Comment by dkypuros

1 day ago

Thanks for the thoughtful question— and good luck wrapping up the thesis!

Here’s the shortest road-map I can give for why the heavier formalism matters once you already have low-power execution nailed down.

First, the grammar + proof layer lets you guarantee properties that today’s neural LLMs can only hope to satisfy. Because every production rule carries a machine-checkable proof obligation, you can show that responses will always terminate, stay within a memory budget, or never emit strings outside a whitelisted alphabet. In practice that means the model can be certified for safety-critical or compliance-heavy settings where a probabilistic network is a non-starter.

Second, the same proofs make the system auditable and patchable by domain experts instead of ML engineers. An agronomist can inspect the maize-disease module, see that the recursion proving “all advice paths end with a referenced citation,” and swap in an updated pest table without breaking that guarantee. The edit-compile-prove cycle is minutes, not GPU-months.

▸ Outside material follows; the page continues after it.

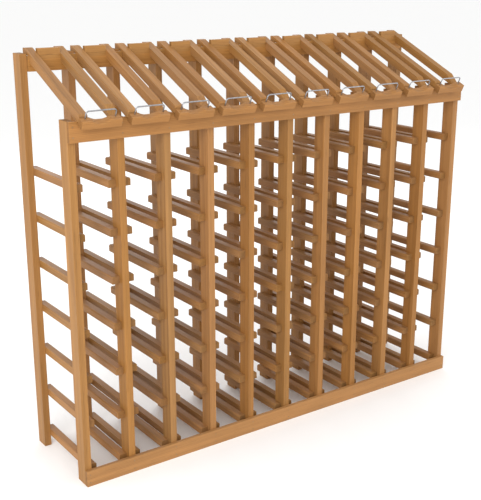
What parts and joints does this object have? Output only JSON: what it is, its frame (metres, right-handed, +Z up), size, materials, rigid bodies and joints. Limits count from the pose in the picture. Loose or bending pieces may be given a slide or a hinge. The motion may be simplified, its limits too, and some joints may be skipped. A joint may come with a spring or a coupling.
{
  "type": "wine rack",
  "caption": "Free-standing slatted wooden wine rack with columns of open bottle cells and a sloping display cradle with a wire bottle stop above each column.",
  "frame": {"origin": "centre of the footprint, on the floor", "axes": "+Z up, front of the rack faces -Y, +X to the right seen from the front"},
  "size_m": [1.0828, 0.2796, 0.9025],
  "materials": {
    "post_wood": "stained softwood, straight grain, satin",
    "rail_wood": "stained softwood, straight grain, satin",
    "board_wood": "stained softwood, straight grain, satin",
    "cradle_wood": "stained softwood, straight grain, satin",
    "stop_wire": "drawn steel wire",
    "brad_steel": "bright steel brads"
  },
  "bodies": {
    "root": {"front_post_01": "post_wood", "front_post_02": "post_wood", "front_post_03": "post_wood", "front_post_04": "post_wood", "front_post_05": "post_wood", "front_post_06": "post_wood", "front_post_07": "post_wood", "front_post_08": "post_wood", "front_post_09": "post_wood", "front_post_10": "post_wood", "front_post_11": "post_wood", "back_post_01": "post_wood", "back_post_02": "post_wood", "back_post_03": "post_wood", "back_post_04": "post_wood", "back_post_05": "post_wood", "back_post_06": "post_wood", "back_post_07": "post_wood", "back_post_08": "post_wood", "back_post_09": "post_wood", "back_post_10": "post_wood", "back_post_11": "post_wood", "bottle_rails_01": "rail_wood", "bottle_rails_02": "rail_wood", "bottle_rails_03": "rail_wood", "bottle_rails_04": "rail_wood", "bottle_rails_05": "rail_wood", "bottle_rails_06": "rail_wood", "bottle_rails_07": "rail_wood", "bottle_rails_08": "rail_wood", "bottle_rails_09": "rail_wood", "bottle_rails_10": "rail_wood", "bottle_rails_11": "rail_wood", "scooped_board_01": "board_wood", "scooped_board_02": "board_wood", "scooped_board_03": "board_wood", "scooped_board_04": "board_wood", "scooped_board_05": "board_wood", "scooped_board_06": "board_wood", "scooped_board_07": "board_wood", "scooped_board_08": "board_wood", "scooped_board_09": "board_wood", "scooped_board_10": "board_wood", "top_board": "board_wood", "kick_board": "board_wood", "rear_board": "board_wood", "cradle_rails_left": "cradle_wood", "cradle_rails_right": "cradle_wood", "cradle_rear_strips": "board_wood", "cradle_blocks": "rail_wood", "bottle_stops": "stop_wire", "board_brads": "brad_steel"}
  },
  "joints": []
}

Third, formal hooks open the door to hybrid workflows. You can embed the micro-LM inside a larger pipeline—say, a standard transformer model proposes a draft, and our verified core acts as a “lint pass” that repairs grammar, checks facts against a local SQLite cache, and signs the result with a proof artifact. That could be huge for regulated industries that want the creativity of big models and the certainty of formal methods.

Finally, on the speculative side, once responses are proof-carrying you can imagine device-to-device marketplaces of small, composable skills: my weather module proves bounds on forecast error, your SMS gateway proves it redacts PII, we link them and the combined proof still holds. That’s hard to do with opaque neural weights.

So the low-power story gets us in the door; the rigorous formalism is what keeps the door open when reliability, certification, or composability become the bottleneck. Hope that gives you a clearer picture—and when the thesis dust settles I’d love to hear your perspective on how formal methods could push this even further.